> _DATA LISTING_:
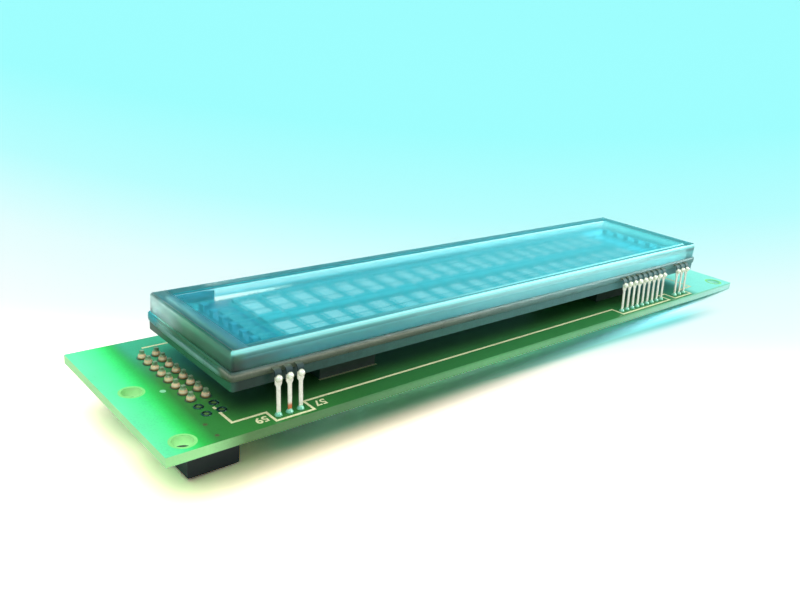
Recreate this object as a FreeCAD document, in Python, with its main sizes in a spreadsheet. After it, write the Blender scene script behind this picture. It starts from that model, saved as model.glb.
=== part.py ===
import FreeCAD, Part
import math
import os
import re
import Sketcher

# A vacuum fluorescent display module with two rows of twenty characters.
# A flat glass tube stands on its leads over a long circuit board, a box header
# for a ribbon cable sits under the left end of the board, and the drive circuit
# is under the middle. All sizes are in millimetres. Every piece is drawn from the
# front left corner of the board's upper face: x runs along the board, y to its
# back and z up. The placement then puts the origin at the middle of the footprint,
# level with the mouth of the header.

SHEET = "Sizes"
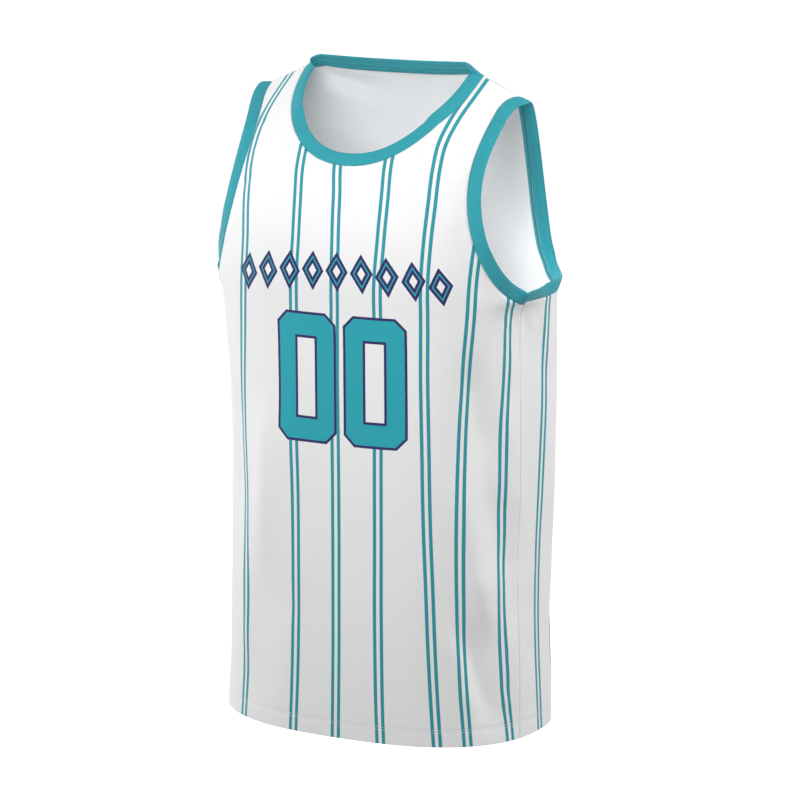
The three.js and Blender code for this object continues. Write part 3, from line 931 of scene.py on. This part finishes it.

> _PROMPT_:
Copy out the full set of records precisely, leaving nothing out.

> _SOLUTION FOR THIS EXERCISE_:
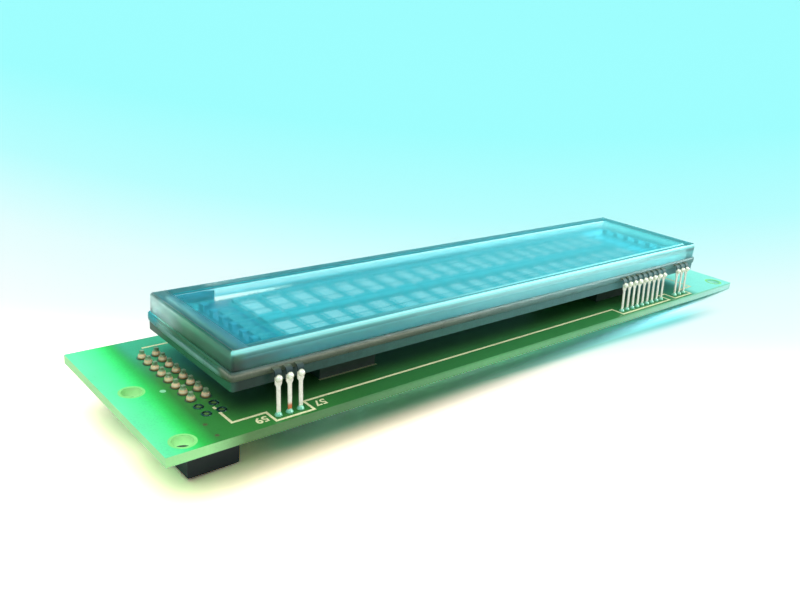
Recreate this object as a FreeCAD document, in Python, with its main sizes in a spreadsheet. After it, write the Blender scene script behind this picture. It starts from that model, saved as model.glb.
=== part.py ===
import FreeCAD, Part
import math
import os
import re
import Sketcher

# A vacuum fluorescent display module with two rows of twenty characters.
# A flat glass tube stands on its leads over a long circuit board, a box header
# for a ribbon cable sits under the left end of the board, and the drive circuit
# is under the middle. All sizes are in millimetres. Every piece is drawn from the
# front left corner of the board's upper face: x runs along the board, y to its
# back and z up. The placement then puts the origin at the middle of the footprint,
# level with the mouth of the header.

SHEET = "Sizes"
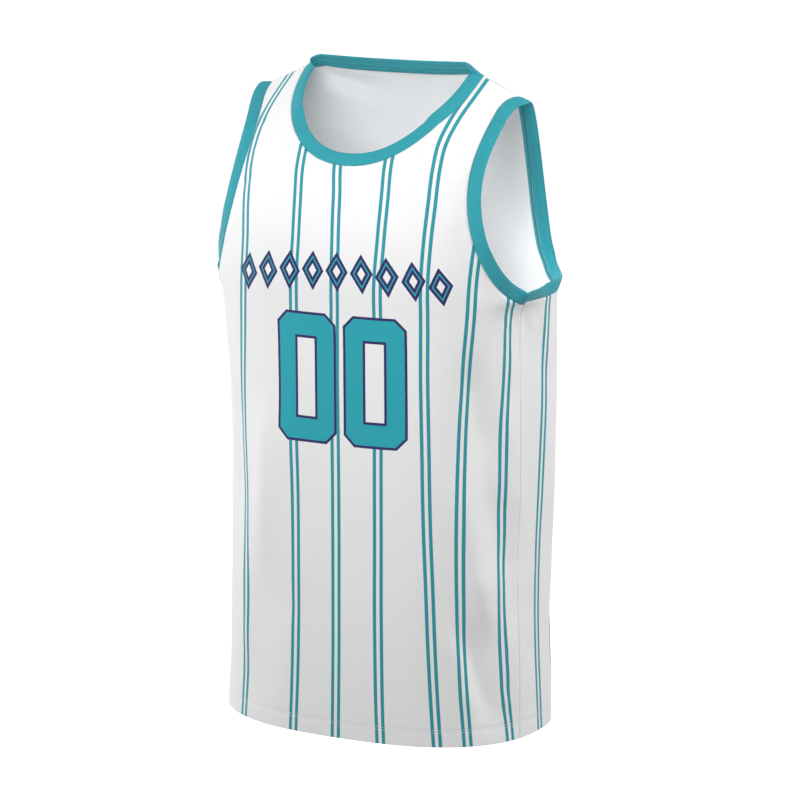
The three.js and Blender code for this object continues. Write part 3, from line 931 of scene.py on. This part finishes it.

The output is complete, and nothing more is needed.